I was elated at my new purchases, but the length was an immediate problem that prevented me from showing off my fabulous new threads at work the following Monday. What to do! I can sew to some extent, but I just haven’t gotten around to hemming the legs of these suckers, initially because I was afraid of an epic sewing catastrophe, like an uneven seam or accidentally cutting a hole in the butt while trying to lop off fabric. Those are plausible Eve-created situations.

Another friend recommended I use the original hem method, but I’m not sure how well that will work for pants with flared legs. While I decide whether to make the best of it with my sewing kit or take these to a professional tailor and letting them figure it out, I still want to wear them. So this morning, it came time to MacGyver myself up a temporary solution. (I bet MacGyver could rock a denim onesie, then use it with a can of Turtle Wax and a door snake to create a balloon to get him and a pretty lady out of a sticky situation in East Berlin circa 1987.)

Rolled-up jeans pinned with safety pins to create hems

The dirty secret of this makeshift hem! Well, I guess it’s not really that dirty. No, I don’t want to know how you can make safety pins dirty.

A pair of women's jeans hemmed with safety pins; one hem pinning is exposed.

Showing off how the finished side looks next to the makeshift alteration. Also, don’t you love my adorable red shoes (that need polishing)?

Jeans hemmed using safety pins.

You can see the glint of the safety pins in the fabric. I think it’s passable until a more permanent solution is implemented.

Refreshing a wardrobe when it’s necessary thanks to sliding out of obesity toward being merely overweight, but inconvenient due to a limited budget, is an adventure, and you’ve got to make the best of it and be happy that you’re improving your health. I’ve managed to put together a respectable collection of plain t-shirts from big box retailers to wear with my new, smaller pants, and wearing fun necklaces with them keeps me from feeling plainly dressed every day.

I could keep wearing the clothes that don’t fit me as well anymore, but do I really want to wait until I decide I’ve hit my lowest weight, or decide that I can afford to spend a lot more money on a single article of clothing? Might as well do the best with the resources I have at hand and enjoy the hunt for new clothes while I’m on this weight loss journey.

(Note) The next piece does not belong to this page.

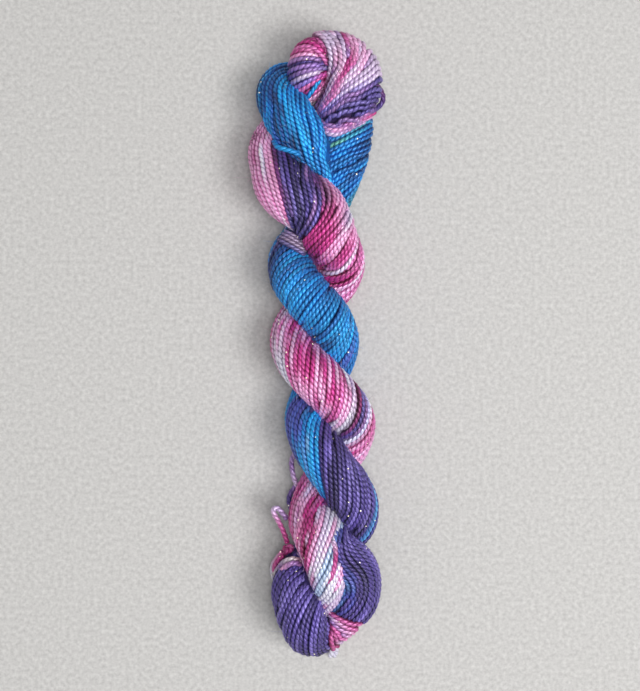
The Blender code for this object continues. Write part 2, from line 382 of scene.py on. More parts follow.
def yarn_material(name):
    shader = Shader(name)
    dye = shader.node("ShaderNodeAttribute", {"attribute_name": "dye"})
    along = shader.node("ShaderNodeAttribute", {"attribute_name": "fibre"}, output=1)
    spot = shader.node("ShaderNodeTexCoord", output=3)
    streak = shader.node("ShaderNodeTexNoise", Vector=along, Scale=2.6, Detail=3.0, Roughness=0.6)
    mottle = shader.node("ShaderNodeTexNoise", Vector=spot, Scale=420.0, Detail=2.0)
    fine = shader.node("ShaderNodeTexNoise", Vector=spot, Scale=2600.0, Detail=2.0)
    across = shader.node("ShaderNodeSeparateXYZ", output=1, Vector=along)
    ply = 1.0 - (1.0 - abs(across)) ** 3.0
    height = shader.node("ShaderNodeAttribute", {"attribute_name": "crest"}, output=2)
    crest = shader.node("ShaderNodeMapRange", {"interpolation_type": "SMOOTHSTEP"}, Value=height,
                        From_Min=VALLEY, From_Max=CREST)
    # painted shade: darker where a strand dips into the valley beside its neighbours (crest) and in the
    # crease where its two plies meet (ply); the noise is the yarn's own uneven tone
    shade = (0.74 + 0.42 * crest) * (0.68 + 0.34 * ply)
    shade = shade * (0.3 + 0.9 * streak + 0.4 * mottle + 0.3 * fine)
    grey = shader.node("ShaderNodeCombineXYZ", X=shade, Y=shade, Z=shade)
    # painted shade in the valleys: light reaches a valley through the strands beside it, so there the dye
    # counts twice
    valley_shade_factor = shader.node("ShaderNodeVectorMath", {"operation": "MULTIPLY_ADD"}, in0=dye,
                         in1=(0.76, 0.76, 0.76), in2=(0.18, 0.18, 0.18))
    valley = shader.node("ShaderNodeVectorMath", {"operation": "MULTIPLY"}, in0=dye, in1=valley_shade_factor)
    shaded = shader.mix(crest, valley, dye)
    # painted sheen: the tops of the plies lightened toward a pale blue-grey, where the streak noise is high
    sheened_colour = shader.mix(0.06 * ply * streak, shaded, PAINTED_SHEEN)
    colour = shader.node("ShaderNodeVectorMath", {"operation": "MULTIPLY"}, in0=sheened_colour, in1=grey)
    cell = {"feature": "F1", "voronoi_dimensions": "3D"}
    near = shader.node("ShaderNodeTexVoronoi", cell, Vector=spot, Scale=GLITTER_CELLS)
    pick = shader.node("ShaderNodeTexVoronoi", cell, output=1, Vector=spot, Scale=GLITTER_CELLS)
    chance = shader.node("ShaderNodeSeparateColor", Color=pick)
    # glitter threads: their own gold colour, partly a painted glint, and a painted glow through emission
    glint = (near < GLITTER_SIZE) * (chance > GLITTER_BARE)
    glittering = shader.mix(glint, colour, GLITTER_GLINT)
    bump = shader.node("ShaderNodeBump", Height=ply + streak * 0.4 + fine * 0.2, Strength=0.6,
                       Distance=0.0004)
    shader.surface(Base_Color=glittering, Roughness=0.42 - 0.14 * fine,
                   Normal=bump, Emission_Color=shader.mix(glint, BLACK, GLOW),
                   Emission_Strength=0.55, Sheen_Weight=0.04, Sheen_Roughness=0.4,
                   Specular_IOR_Level=0.4, Metallic=0.3)
    return shader.material


yarn = yarn_material("yarn")
print("the yarn's material has", len(yarn.node_tree.nodes), "nodes")

# %% [markdown]
# The tie is a length of the same yarn, knotted round the hank so that it doesn't fall open.  Its
# two free ends and its small bow loop are single strands, each along a route of its own.
# %% Tie
WHITE_TAIL = [
    (-13.2, -79.0, 13.6), (-14.9, -81.2, 12.0), (-16.5, -83.7, 9.2), (-17.2, -86.2, 6.6),
    (-17.1, -89.0, 4.1), (-16.2, -91.8, 2.2), (-14.6, -94.5, 1.2), (-12.4, -97.0, 1.0),
    (-9.8, -99.0, 1.0), (-7.0, -100.6, 1.0),
]
PINK_TAIL = [
    (-12.6, -80.1, 15.0), (-14.0, -81.2, 14.6), (-15.4, -83.0, 13.3), (-16.3, -85.2, 11.2),
    (-16.0, -87.6, 8.2), (-14.6, -89.6, 5.2), (-12.9, -91.4, 2.8), (-10.8, -93.0, 1.4),
    (-8.4, -94.2, 1.0), (-6.0, -95.0, 1.0), (-2.2, -95.8, 1.0),
]
BOW_LOOP = [
    (-11.3, -75.4, 15.2), (-12.6, -71.4, 15.6), (-14.7, -67.0, 15.9), (-16.5, -63.9, 15.9),
    (-16.2, -62.2, 15.9), (-14.6, -62.4, 15.9), (-12.7, -64.6, 15.8), (-11.5, -66.4, 15.6),
]


def loose_strand(route, dyes, seed):
    """A strand by itself along a route, dyed from one end to the other."""
    along, places = smooth(route, BEAD)
    colours = read_at(along, np.linspace(0.0, along[-1], len(dyes)), dyes)
    return Strand(places - MIDDLE, colours, seed, "loose", 0.0, np.ones(len(along)),
                  np.zeros((len(along), 3)))


white_tail = yarn_piece("tail_white", [loose_strand(WHITE_TAIL, [PINK, WHITE, WHITE, LILAC], 0.1)])
pink_tail = yarn_piece("tail_pink", [loose_strand(PINK_TAIL, [MAGENTA, PINK, PINK, LIGHT_PINK], 0.4)])
for tail, route in ((white_tail, WHITE_TAIL), (pink_tail, PINK_TAIL)):
    along, places = smooth(route, BEAD)
    print(tail.name, "is", round(along[-1], 1), "mm long")
bow = yarn_piece("bow_loop", [loose_strand(BOW_LOOP, [MAGENTA, PINK, LILAC, MAUVE], 0.7)])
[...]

And speaking of things I enjoy on my weight loss journey, I had this paleo-ish but not super diet-y dinner with my friend after our shopping adventure: cheeseburger with bacon, lettuce and tomato, with a side of sweet potato fries.

A bunless cheeseburger with sweet potato fries from Ozona in Dallas, Texas

Ozona gave me a burger without a bun. I ate almost everything on the plate. Including the little bowl the mustard came in.

And I still made a respectable weigh-in for that week of my Reddit 90DaysGoal sprint.